[BEGIN Given material]
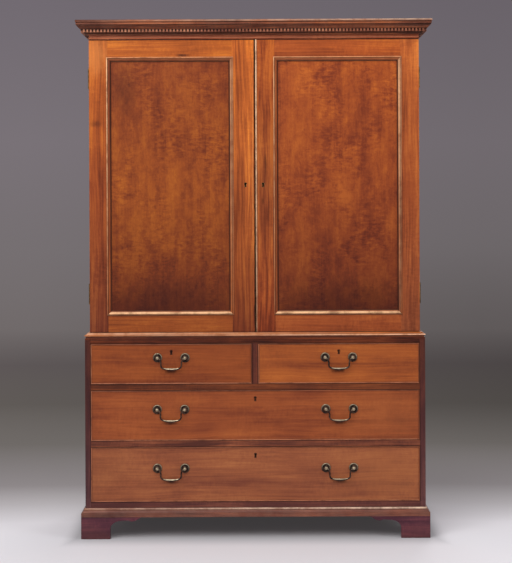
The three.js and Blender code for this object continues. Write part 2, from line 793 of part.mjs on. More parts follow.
function tails(boxHeight, clearance) {
  const count = Math.max(2, Math.round(boxHeight / tailPitch));
  const pitch = boxHeight / count;
  const root = pitch * tailRootShare;
  const tip = root + pitch * tailFlareShare / 2;
  return Array.from({ length: count }, (_, i) => {
    const middle = pitch * (i + 0.5);
    return [
      [drawerFrontThickness + overrun, middle - root - clearance],
      [drawerFrontThickness + glueLine, middle - root - clearance],
      [drawerFrontThickness - tailLength - clearance, middle - tip - clearance],
      [drawerFrontThickness - tailLength - clearance, middle + tip + clearance],
      [drawerFrontThickness + glueLine, middle + root + clearance],
      [drawerFrontThickness + overrun, middle + root + clearance],
    ];
  });
}

function drawerPieces(openingWidth, openingHeight, pullPlaces) {
  const half = openingWidth / 2 - drawerReveal;
  const low = drawerReveal;
  const high = openingHeight - drawerReveal;
  const pullZ = openingHeight / 2 + postRise;
  const keyZ = openingHeight - keyDrop;
  const boxHalf = openingWidth / 2 - 2 * runningGap;
  const boxHeight = openingHeight - boxTopDrop;
  const boxLow = runningGap;
  const wallX = (side) => (
    side > 0 ? [boxHalf - liningThickness, boxHalf] : [-boxHalf, liningThickness - boxHalf]);

  const blank = board([-half, half], [0, drawerFrontThickness], [low, high]);
  const bead = faceMoulding([
    [0, -cockbeadWidth], [-cockbeadWidth, -cockbeadWidth], [-cockbeadWidth, 0],
    ...arc([-cockbeadWidth / 2, 0], 1, 0.5, 0, 4).map(([u, v]) => [
      -cockbeadWidth / 2 + (u + cockbeadWidth / 2) * cockbeadWidth / 2, v * cockbeadProud]).slice(1),
  ], [-half, half], [low, high], 0);
  const sockets = [-1, 1].flatMap((side) => tails(boxHeight, glueLine).map((points) => {
    const [x0, x1] = wallX(side);
    const reach = side > 0 ? [x0 - glueLine, half + overrun] : [-half - overrun, x1 + glueLine];
    return prismX(outlineShape(points.map(([y, z]) => [y, z + boxLow])), reach);
  }));
  const shankHoles = pullPlaces.flatMap((x) => [-1, 1].map((side) => new THREE.CylinderGeometry(
    shankRadius + glueLine, shankRadius + glueLine, drawerFrontThickness + 2 * overrun, 10,
  ).translate(x + (side * postSpacing) / 2, drawerFrontThickness / 2, pullZ)));
  const front = cut(join(blank, bead), ...sockets, ...shankHoles, keyhole([0, keyZ], 0));

  const wallFrontY = drawerFrontThickness + glueLine;
  const walls = [-1, 1].flatMap((side) => {
    const wall = board(wallX(side), [wallFrontY, boxDepth], [boxLow, boxLow + boxHeight]);
    const fingers = tails(boxHeight, 0).map((points) => prismX(
      outlineShape(points.map(([y, z]) => [y, z + boxLow])), wallX(side)));
    return [wall, ...fingers];
  });
  const housedHalf = boxHalf - liningThickness + bottomHousing;
  const back = board(
    [-housedHalf, housedHalf], [boxDepth - 2 * liningThickness, boxDepth - liningThickness],
    [boxLow + bottomLift, boxLow + boxHeight]);
  const bottom = board(
    [-housedHalf, housedHalf], [wallFrontY, boxDepth],
    [boxLow + bottomLift, boxLow + bottomLift + bottomThickness]);
  return { front, box: join(...walls, back, bottom), pullZ };
}

const longPullX = 311;
const shortWidth = baseInnerHalf - dividerWidth / 2;
const shortCentre = (baseInnerHalf + dividerWidth / 2) / 2;
const drawers = [
  {
    name: 'short_left', x: -shortCentre, z: shortDrawerZ, width: shortWidth, height: shortDrawerHeight,
    pulls: { middle: 0 },
  },
  {
    name: 'short_right', x: shortCentre, z: shortDrawerZ, width: shortWidth, height: shortDrawerHeight,
    pulls: { middle: 0 },
  },
  {
    name: 'middle', x: 0, z: middleDrawerZ, width: 2 * baseInnerHalf, height: middleDrawerHeight,
    pulls: { left: -longPullX, right: longPullX },
  },
  {
    name: 'bottom', x: 0, z: bottomDrawerZ, width: 2 * baseInnerHalf, height: bottomDrawerHeight,
    pulls: { left: -longPullX, right: longPullX },
  },
];

drawers.forEach(({ name, x, z, width, height, pulls }) => {
  const place = groupAt(x, baseFrontY, z);
  const { front, box, pullZ } = drawerPieces(width, height, Object.values(pulls));
  piece(`drawer_${name}_front`, front, finishes.frontWood(), place);
  piece(`drawer_${name}_box`, box, finishes.liningWood(), place);
  Object.entries(pulls).forEach(([word, pullX]) => {
    const label = word === 'middle' ? name : `${name}_${word}`;
    const pull = groupAt(pullX, 0, pullZ, place);
    piece(`bail_${label}`, bailGeometry(), finishes.brass(), pull);
    [['a', -1], ['b', 1]].forEach(([letter, side]) => {
      const post = piece(`post_${label}_${letter}`, boredPost(-side), finishes.brass(), pull);
      post.position.x = (side * postSpacing) / 2;
    });
  });
});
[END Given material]
■ **Required work**: Reproduce every line of the data verbatim.

■ **Task response**:
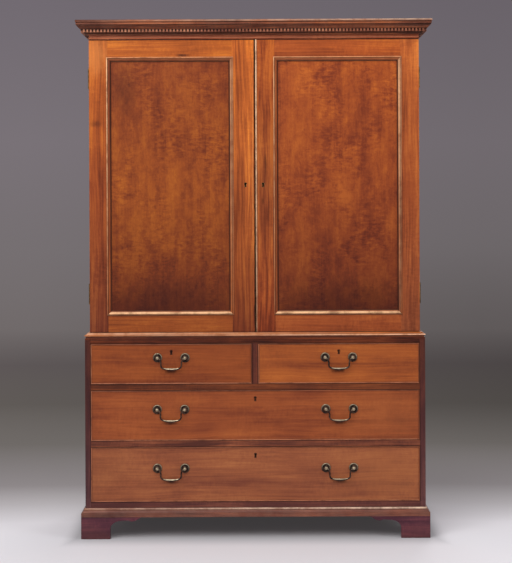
The three.js and Blender code for this object continues. Write part 2, from line 793 of part.mjs on. More parts follow.
function tails(boxHeight, clearance) {
  const count = Math.max(2, Math.round(boxHeight / tailPitch));
  const pitch = boxHeight / count;
  const root = pitch * tailRootShare;
  const tip = root + pitch * tailFlareShare / 2;
  return Array.from({ length: count }, (_, i) => {
    const middle = pitch * (i + 0.5);
    return [
      [drawerFrontThickness + overrun, middle - root - clearance],
      [drawerFrontThickness + glueLine, middle - root - clearance],
      [drawerFrontThickness - tailLength - clearance, middle - tip - clearance],
      [drawerFrontThickness - tailLength - clearance, middle + tip + clearance],
      [drawerFrontThickness + glueLine, middle + root + clearance],
      [drawerFrontThickness + overrun, middle + root + clearance],
    ];
  });
}

function drawerPieces(openingWidth, openingHeight, pullPlaces) {
  const half = openingWidth / 2 - drawerReveal;
  const low = drawerReveal;
  const high = openingHeight - drawerReveal;
  const pullZ = openingHeight / 2 + postRise;
  const keyZ = openingHeight - keyDrop;
  const boxHalf = openingWidth / 2 - 2 * runningGap;
  const boxHeight = openingHeight - boxTopDrop;
  const boxLow = runningGap;
  const wallX = (side) => (
    side > 0 ? [boxHalf - liningThickness, boxHalf] : [-boxHalf, liningThickness - boxHalf]);

  const blank = board([-half, half], [0, drawerFrontThickness], [low, high]);
  const bead = faceMoulding([
    [0, -cockbeadWidth], [-cockbeadWidth, -cockbeadWidth], [-cockbeadWidth, 0],
    ...arc([-cockbeadWidth / 2, 0], 1, 0.5, 0, 4).map(([u, v]) => [
      -cockbeadWidth / 2 + (u + cockbeadWidth / 2) * cockbeadWidth / 2, v * cockbeadProud]).slice(1),
  ], [-half, half], [low, high], 0);
  const sockets = [-1, 1].flatMap((side) => tails(boxHeight, glueLine).map((points) => {
    const [x0, x1] = wallX(side);
    const reach = side > 0 ? [x0 - glueLine, half + overrun] : [-half - overrun, x1 + glueLine];
    return prismX(outlineShape(points.map(([y, z]) => [y, z + boxLow])), reach);
  }));
  const shankHoles = pullPlaces.flatMap((x) => [-1, 1].map((side) => new THREE.CylinderGeometry(
    shankRadius + glueLine, shankRadius + glueLine, drawerFrontThickness + 2 * overrun, 10,
  ).translate(x + (side * postSpacing) / 2, drawerFrontThickness / 2, pullZ)));
  const front = cut(join(blank, bead), ...sockets, ...shankHoles, keyhole([0, keyZ], 0));

  const wallFrontY = drawerFrontThickness + glueLine;
  const walls = [-1, 1].flatMap((side) => {
    const wall = board(wallX(side), [wallFrontY, boxDepth], [boxLow, boxLow + boxHeight]);
    const fingers = tails(boxHeight, 0).map((points) => prismX(
      outlineShape(points.map(([y, z]) => [y, z + boxLow])), wallX(side)));
    return [wall, ...fingers];
  });
  const housedHalf = boxHalf - liningThickness + bottomHousing;
  const back = board(
    [-housedHalf, housedHalf], [boxDepth - 2 * liningThickness, boxDepth - liningThickness],
    [boxLow + bottomLift, boxLow + boxHeight]);
  const bottom = board(
    [-housedHalf, housedHalf], [wallFrontY, boxDepth],
    [boxLow + bottomLift, boxLow + bottomLift + bottomThickness]);
  return { front, box: join(...walls, back, bottom), pullZ };
}

const longPullX = 311;
const shortWidth = baseInnerHalf - dividerWidth / 2;
const shortCentre = (baseInnerHalf + dividerWidth / 2) / 2;
const drawers = [
  {
    name: 'short_left', x: -shortCentre, z: shortDrawerZ, width: shortWidth, height: shortDrawerHeight,
    pulls: { middle: 0 },
  },
  {
    name: 'short_right', x: shortCentre, z: shortDrawerZ, width: shortWidth, height: shortDrawerHeight,
    pulls: { middle: 0 },
  },
  {
    name: 'middle', x: 0, z: middleDrawerZ, width: 2 * baseInnerHalf, height: middleDrawerHeight,
    pulls: { left: -longPullX, right: longPullX },
  },
  {
    name: 'bottom', x: 0, z: bottomDrawerZ, width: 2 * baseInnerHalf, height: bottomDrawerHeight,
    pulls: { left: -longPullX, right: longPullX },
  },
];

drawers.forEach(({ name, x, z, width, height, pulls }) => {
  const place = groupAt(x, baseFrontY, z);
  const { front, box, pullZ } = drawerPieces(width, height, Object.values(pulls));
  piece(`drawer_${name}_front`, front, finishes.frontWood(), place);
  piece(`drawer_${name}_box`, box, finishes.liningWood(), place);
  Object.entries(pulls).forEach(([word, pullX]) => {
    const label = word === 'middle' ? name : `${name}_${word}`;
    const pull = groupAt(pullX, 0, pullZ, place);
    piece(`bail_${label}`, bailGeometry(), finishes.brass(), pull);
    [['a', -1], ['b', 1]].forEach(([letter, side]) => {
      const post = piece(`post_${label}_${letter}`, boredPost(-side), finishes.brass(), pull);
      post.position.x = (side * postSpacing) / 2;
    });
  });
});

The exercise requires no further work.